How often should I clean or descale patio mister nozzles?
A good rule is to inspect nozzles every season and descale when spray pattern degrades. Frequency depends on water hardness, but if the system starts to drip, sputter, or form larger droplets, cleaning is usually needed right away to prevent wet patio problems from worsening.
What pressure tier should I choose if I live in a coastal area with high humidity but also lots of wind?
Wind helps evaporation, so you might get away with mid-pressure in some coastal setups, but only if surfaces stay largely dry during operation. If you still see wet decking or extended dampness on furniture, step up to a higher-pressure system or add a fan to ensure droplets evaporate before contacting surfaces.
Will patio misters make my patio slippery, and how can I reduce that risk?
They can, mainly with low-pressure systems that produce larger droplets and do not evaporate fully.
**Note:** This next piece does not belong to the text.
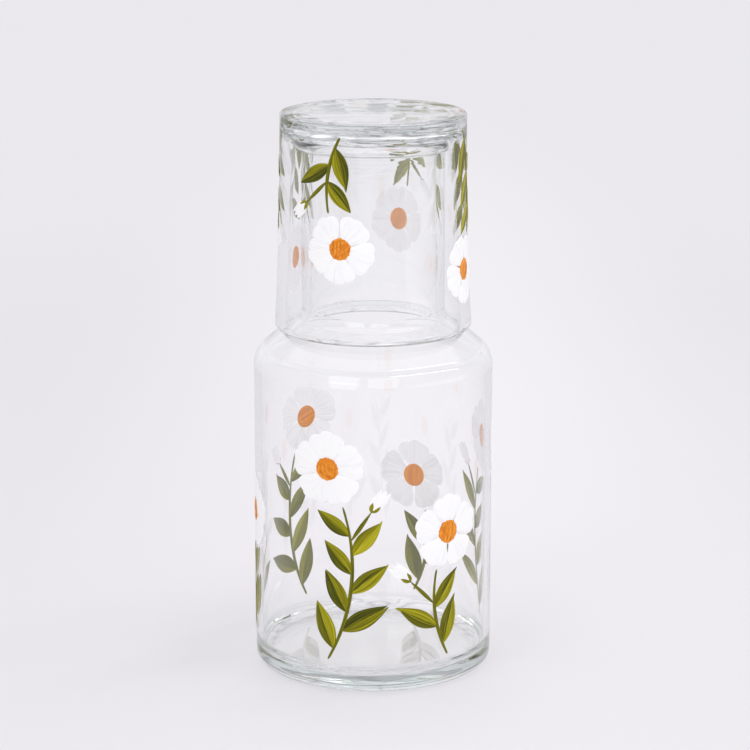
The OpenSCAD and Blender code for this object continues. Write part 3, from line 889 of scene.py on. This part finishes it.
WHITE = [(0.08, (0.80, 0.80, 0.82, 1)), (0.30, (0.92, 0.92, 0.93, 1)), (0.55, (0.965, 0.965, 0.96, 1))]
WHITE_UNDER = [(0.15, (0.84, 0.82, 0.86, 1)), (0.6, (0.96, 0.945, 0.965, 1))]
white_face = enamel("white_enamel", WHITE, roughness=0.32, streak_height=0.00008, tone_share=0.35)
white_under = enamel(
    "white_enamel_underside", WHITE_UNDER, roughness=0.5, streak_height=0.00003, tone_share=0.35
)
brush = random.Random(23)
petal_marks = [petal_mark(f"petal_{k}", brush) for k in range(3)]
white_marks = (petal_marks, leaf_marks[2])
drawings = []
for i in range(BODY_SPRIGS):
    drawing = draw_white(i, BODY_STEMS[i % 2], BODY_BLOSSOM, BODY_EYE, BODY_BUD, white_marks, brush)
    around = BODY_AROUND + i * 360 / BODY_SPRIGS
    fire_on(drawing, carafe, BODY_FOOT, around, hanging=False, depth=0.0)
    drawings.append(drawing)
blossoms = finish_paint(drawings, "carafe_white_strokes", white_face, white_under)
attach(blossoms, "carafe")
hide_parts("carafe_petals")


# The eyes of the carafe's blossoms: a round pool of orange enamel, dabbed over while wet with short strokes
# of darker and lighter orange.
DABS, DAB_W, DABBED, DAB_TURN = 18, 0.085, 0.40, 0.618
DAB_SIZES, DAB_SWAY, DISC_SIZES = (0.2, 0.34), 18, (0.95, 1.0)


def disc_mark(name, brush):
    """A round pool of paint, one across."""

    def half_width(along):
        return max(LEAST_W, math.sqrt(max(0.0, 0.25 - (along - 0.5) ** 2)))

    return brush_mark(name, half_width, lambda along: (0.0, along - 0.5, 0.0), brush, columns=10, rows=14)


def draw_eye(stem_h, eye_d, marks, brush):
    """A pool of orange with dabs over it."""
    disc, dab = marks
    heading = brush.uniform(0, 360)
    pool_w = eye_d * brush.uniform(*DISC_SIZES)
    strokes = [lay(disc, 0, stem_h, heading, eye_d, pool_w, tone=0.55, lift=0.0)]
    for k in range(DABS):
        away = math.tau * k * DAB_TURN
        out = DABBED * eye_d * math.sqrt((k + 0.5) / DABS)
        length = eye_d * brush.uniform(*DAB_SIZES)
        heading = brush.uniform(-DAB_SWAY, DAB_SWAY)
        strokes.append(
            lay(
                dab, out * math.cos(away), stem_h + out * math.sin(away) - length / 2, heading, length,
                eye_d * DAB_W, tone=brush.random(), lift=brush.uniform(0.5, 1.0),
            )
        )
    return joined(strokes, "eye_drawing")


ORANGE = [(0.2, (0.50, 0.125, 0.010, 1)), (0.5, (0.77, 0.24, 0.018, 1)), (0.8, (0.93, 0.42, 0.065, 1))]
ORANGE_UNDER = [(0.2, (0.60, 0.18, 0.015, 1)), (0.8, (0.82, 0.31, 0.04, 1))]
orange_face = enamel("orange_enamel", ORANGE, roughness=0.35, streak_height=0.00008, tone_share=0.55)
orange_under = enamel(
    "orange_enamel_underside", ORANGE_UNDER, roughness=0.5, streak_height=0.00003, tone_share=0.4
)
brush = random.Random(37)
eye_marks = (disc_mark("eye_disc", brush), blade("eye_dab", brush))
drawings = []
for i in range(BODY_SPRIGS):
    drawing = draw_eye(BODY_STEMS[i % 2], BODY_EYE, eye_marks, brush)
    around = BODY_AROUND + i * 360 / BODY_SPRIGS
    fire_on(drawing, carafe, BODY_FOOT, around, hanging=False, depth=-0.00002)
    drawings.append(drawing)
eyes = finish_paint(drawings, "carafe_orange_dabs", orange_face, orange_under)
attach(eyes, "carafe")
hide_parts("carafe_flower_eyes")


# The foliage on the tumbler: the same olive enamel with a smaller brush. It was painted with the tumbler
# upright, so over the neck it hangs from the base.
TUMBLER_SPRIGS, TUMBLER_AROUND, TUMBLER_FOOT = 4, -20.0, 192.89
TUMBLER_STEMS = (37.85, 48.45)
TUMBLER_BLOSSOM, TUMBLER_EYE = 25.0, 8.0
TUMBLER_LEAF_L, TUMBLER_LEAF_W, TUMBLER_BUD = 16.0, 6.5, 8.0
brush = random.Random(53)
drawings = []
for i in range(TUMBLER_SPRIGS):
    drawing = draw_foliage(
        i, TUMBLER_STEMS[i % 2], TUMBLER_BLOSSOM, TUMBLER_LEAF_L, TUMBLER_LEAF_W, TUMBLER_BUD, leaf_marks,
        brush,
    )
    around = TUMBLER_AROUND - i * 360 / TUMBLER_SPRIGS
    fire_on(drawing, tumbler, TUMBLER_FOOT, around, hanging=True, depth=-0.00001)
    drawings.append(drawing)
foliage = finish_paint(drawings, "tumbler_green_strokes", green_face, green_under)
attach(foliage, "tumbler")
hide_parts("tumbler_foliage")


# The blossoms and buds on the tumbler: the same white enamel, each lobe again a fan of three strokes, on
# blossoms a little smaller than the carafe's.
brush = random.Random(61)
drawings = []
for i in range(TUMBLER_SPRIGS):
    drawing = draw_white(
        i, TUMBLER_STEMS[i % 2], TUMBLER_BLOSSOM, TUMBLER_EYE, TUMBLER_BUD, white_marks, brush
    )
    around = TUMBLER_AROUND - i * 360 / TUMBLER_SPRIGS
    fire_on(drawing, tumbler, TUMBLER_FOOT, around, hanging=True, depth=0.0)
    drawings.append(drawing)
blossoms = finish_paint(drawings, "tumbler_white_strokes", white_face, white_under)
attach(blossoms, "tumbler")
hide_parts("tumbler_petals")


# The eyes of the tumbler's blossoms: the same orange enamel, a round pool that is dabbed over while it is
# wet, a little smaller than the carafe's too.
brush = random.Random(71)
drawings = []
for i in range(TUMBLER_SPRIGS):
    drawing = draw_eye(TUMBLER_STEMS[i % 2], TUMBLER_EYE, eye_marks, brush)
    around = TUMBLER_AROUND - i * 360 / TUMBLER_SPRIGS
    fire_on(drawing, tumbler, TUMBLER_FOOT, around, hanging=True, depth=-0.00002)
    drawings.append(drawing)
eyes = finish_paint(drawings, "tumbler_orange_dabs", orange_face, orange_under)
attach(eyes, "tumbler")
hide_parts("tumbler_flower_eyes")

# The loose marks that the strokes were copied from are no part of the set.
take(*leaf_marks, *petal_marks, *eye_marks)
bpy.ops.object.delete()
Reduce risk by using finer droplets (higher pressure), raising the mist line (staying within the recommended height), and limiting runtime with timed bursts so fewer droplets reach and accumulate on the ground and decking.
Can I use patio misters near food or drink service areas?
They are usually best kept adjacent to seating rather than directly over dining plates and beverage stations, because even fine mist adds slight humidity and can deposit contaminants if water quality is poor. If you must place them near dining, position nozzles so mist drifts across the space and avoid pointing directly at tables.
What is the simplest way to estimate how much area my system will actually cool?
Expect the strongest effect under and near the misting line, typically within about 8 to 12 feet of the nozzles. If your patio layout is larger than that, plan for more nozzles and a perimeter arrangement so multiple zones overlap rather than relying on a single line.